Regardless of the merits and demerits of the bill, this process was atrocious and arrogant. Had the bill come through committee as was proper, we wouldn't have had the parliamentary free-for-all we saw these last two weeks. It would have allowed for interested parties to carefully peruse the legislation, fix its myriad problems, and have an intelligent debate over amendments. Instead, we had the ridiculous fire drill of a nine-day scrum to determine the overhaul of our entire immigration and border security systems, starting in ignorance and ending in ignominy.
This is why the current bill will never make it back off the table. In order to get any more support from Republicans -- and they need 15 more votes -- the entire mess has to go through the normal legislative process. That will take weeks, perhaps even months, but it's the process that should have been used all along. That would have avoided the need for extensive debate and amendments in the last two weeks, and it would have removed the arrogance from the process.
In a development that underscores the death of the current bill, Saxby Chambliss and Johnny Isaacson appear to have defected from the Grand Coalition, and now want a supplemental spending bill that focuses on border security:
We believe the way to build greater support for immigration reform in the United States Senate and among the American public is to regain the trust in the ability of the federal government to responsibly administer immigration programs and enforce immigration laws. There is bipartisan agreement that we need to secure our borders first, and we believe this approach will serve as a platform towards addressing the other issues surrounding immigration reform.

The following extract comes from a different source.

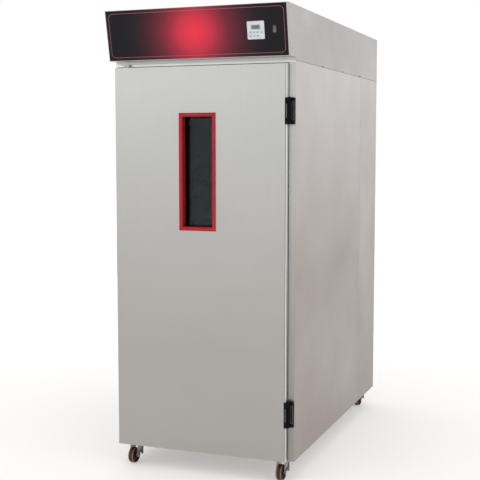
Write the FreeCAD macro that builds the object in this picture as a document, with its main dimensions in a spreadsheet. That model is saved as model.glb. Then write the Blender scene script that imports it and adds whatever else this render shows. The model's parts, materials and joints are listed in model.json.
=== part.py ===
import FreeCAD, Part
import os
import re
import Sketcher

# Retarder proofer: a tall insulated cabinet on casters, with one door and a leaning control header.
# X runs to the right, Y from front to back, Z up from the floor. Places are written from the plane
# of the door frame's front (Y) and the middle of the cabinet (X); place() then moves them so that
# the origin lies on the floor under the middle of the whole object.

# Driving dimensions, in millimetres and degrees
sizes = {
    # cabinet
    "cabinetWidth": 907, "cabinetDepth": 1600, "bodyHeight": 1856,
    "sheet": 1.2, "floorSheet": 1.5, "insulation": 50, "frameDepth": 12,
    "sideSeam": 1212, "seamGap": 1.5, "openingStep": 1.1, "hingeJamb": 16.1,
    # header
    "headerHeight": 244, "overhangTop": 114, "overhangFoot": 68, "soffitRise": 14,
    "fasciaThickness": 3, "fasciaLeftMargin": 3, "fasciaRightMargin": 11, "fasciaLip": 2,
    "fitGap": 0.3, "notchWidth": 34, "notchHeight": 5, "notchFirst": 432, "notchPitch": 373,
    "grilleSlotWidth": 96, "grilleSlotHeight": 7, "grilleRows": 9, "grilleColumns": 6,
    "grilleRowPitch": 18, "grilleColumnPitch": 112,
    "glandInset": 58.5, "glandLevel": 46, "glandReach": 24, "glandRadius": 13, "glandBore": 5.5,
    "glandFlats": 5, "glandThread": 9, "glandTail": 12,
    # controller and rocker switch, placed on the fascia by its distance down the slope
    "controllerInset": 159.5, "controllerDown": 117, "controllerWidth": 81, "controllerHeight": 80,
    "controllerProud": 4, "controllerDepth": 48, "bodyInset": 5, "controllerCorner": 4,
    "displayWidth": 39, "displayHeight": 17, "displayRise": 13.5, "displayDepth": 1.5,
    "keyWidth": 10, "keyHeight": 7, "keyPitch": 17, "keyRowDrop": 9.5, "keyRowPitch": 16,
    "keyWell": 3.2, "keyLength": 3.4, "keyProud": 1.0, "keyCorner": 1.2,
    "rockerInset": 71.5, "rockerDown": 116, "rockerWidth": 15, "rockerLength": 30.4,
    "rockerTilt": 7, "rockerPivot": 5, "rockerGap": 0.5, "rockerEndGap": 1.4,
    "switchBezel": 3, "switchProud": 2, "switchDepth": 26, "switchWall": 1.5,
    # door
    "doorMargin": 7.5, "hingeMargin": 33, "doorFoot": 3, "doorHeadroom": 15, "doorProud": 32,
    "doorGap": 6, "plugDepth": 33, "plugClearance": 5, "doorCorner": 4,
    "gasketWidth": 14, "gasketStep": 3, "gasketCorner": 1.5,
    # window
    "windowX": -18.5, "windowDrop": 493, "windowWidth": 151, "windowHeight": 518,
    "borderWidth": 17.5, "borderProud": 3, "revealDepth": 43, "revealWall": 1.5,
    "paneThickness": 4, "windowFit": 1, "spacerWidth": 8, "paneRim": 4,
    # edge pull
    "pullLevel": 1030, "pullLength": 160, "pullWidth": 22, "pullReach": 24, "pullWall": 1.5,
    # hinges
    "hingeHeight": 120, "hingeFootRise": 222, "hingeHeadDrop": 213, "hingeReach": 9.5, "hingeProud": 24,
    "knuckleRadius": 7.5, "knuckleGap": 0.3, "doorKnuckle": 44, "pinRadius": 4, "runningGap": 0.05,
    "leafThickness": 13, "leafWidth": 26.5, "leafInset": 6, "wrapThickness": 4, "wrapWidth": 7.5,
    "wrapSide": 1.5, "pinHeadRadius": 6, "pinHeadHeight": 3,
    # door switch
    "switchInset": 55, "switchWidth": 28, "switchHeight": 10, "switchReach": 16, "magnetHeight": 8,
    # casters
    "casterInset": 68.5, "casterFront": 45, "casterRearInset": 70, "plateLength": 84, "plateWidth": 64,
    "plateThickness": 3, "wheelRadius": 37.5, "wheelWidth": 30, "wheelHub": 32, "trail": 28,
    "legThickness": 3, "wheelGap": 1.2, "headRadius": 23, "crownGap": 10, "headHeight": 9, "axleRadius": 4,
    "stemRadius": 6, "nutRadius": 7.5, "nutThickness": 5, "boltHole": 4.5, "boltSpacingX": 46,
    "boltSpacingY": 66, "lipWidth": 2.2, "lipHeight": 4, "earReach": 21, "earWidth": 8,
    "raceGap": 1, "raceWall": 2, "raceHeight": 5,
    # chamber fittings
    "ductDepth": 152.6, "ductMargin": 4, "ductFootGap": 37.3, "ductHeadGap": 14.8, "fanDrop": 264.8,
    "fanOpening": 122, "slotRows": 14, "slotPitch": 56, "slotWidth": 150, "slotHeight": 12,
    "slotRise": 140, "slotOffset": 190,
    "postWidth": 30, "postReach": 40, "postWall": 2, "postFront": 70, "postRearGap": 55,
    "slideLevel": 250, "slidePitch": 84, "slideHeadroom": 30, "slideFoot": 34, "slideLip": 26,
    "slideSheet": 2, "slideFront": 40, "slideEndGap": 20,
    "lampLength": 240, "lampWidth": 90, "lampDrop": 38, "lampY": 300,
    "probeX": 250, "probeInset": 145, "probeRadius": 4, "probeDrop": 45, "probeFlange": 14,
    "panWidth": 520, "panDepth": 96, "panHeight": 62, "panWall": 1.5,
    "heaterHalf": 210, "heaterRadius": 4.2, "heaterBend": 22, "heaterLevel": 620, "heaterReach": 66,
    # coils
    "evaporatorWidth": 560, "evaporatorHeight": 320, "evaporatorDepth": 84,
    "evaporatorDrop": 550, "condenserWidth": 420, "condenserHeight": 200,
    "condenserDepth": 60, "condenserInset": 90, "finThickness": 0.8, "finCount": 22,
    "tubeRadius": 5, "tubePitch": 40, "coilEnd": 2,
    # fans
    "motorRadius": 40, "motorLength": 64, "shaftRadius": 4, "shaftLength": 56,
    "hubRadius": 26, "hubLength": 30, "fanRadius": 108, "condenserFanRadius": 86, "bladeCount": 5,
    "bladeChord": 62, "bladeThickness": 2, "bladeCamber": 6, "rootPitch": 48, "tipPitch": 24,
    # compressor and control box
    "compressorX": -170, "compressorInset": 550, "compressorRadius": 88, "compressorHeight": 186,
    "boxX": 150, "boxY": 330, "boxWidth": 260, "boxDepth": 180, "boxHeight": 120,
}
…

To that end, we believe that you and your administration could alleviate many of the fears of our constituents by calling for an emergency supplemental bill to fully fund the border and interior security initiatives contained in legislation currently pending in the Senate, as well as any outstanding existing authorizations. Such a move would show your commitment to securing the border first and to stopping the flow of illegal immigrants and drugs into our nation. It will also work towards restoring the credibility of the federal government on this critical issue.
"Outstanding existing authorizations" means the 854 miles of border barriers authorized and funded by the last Congress. Build that, and we'll get back to you, Chambliss and Isaacson told the President in this statement.
UPDATE: I'm not saying that the grassroots efforts had no effect, and I would certainly encourage people to continue contacting their Senators to explain (politely) their opposition to the bill. Gary Gross even got a nice response from Norm Coleman by doing so. What I'm saying is that this bill had almost no chance of passing from the very beginning.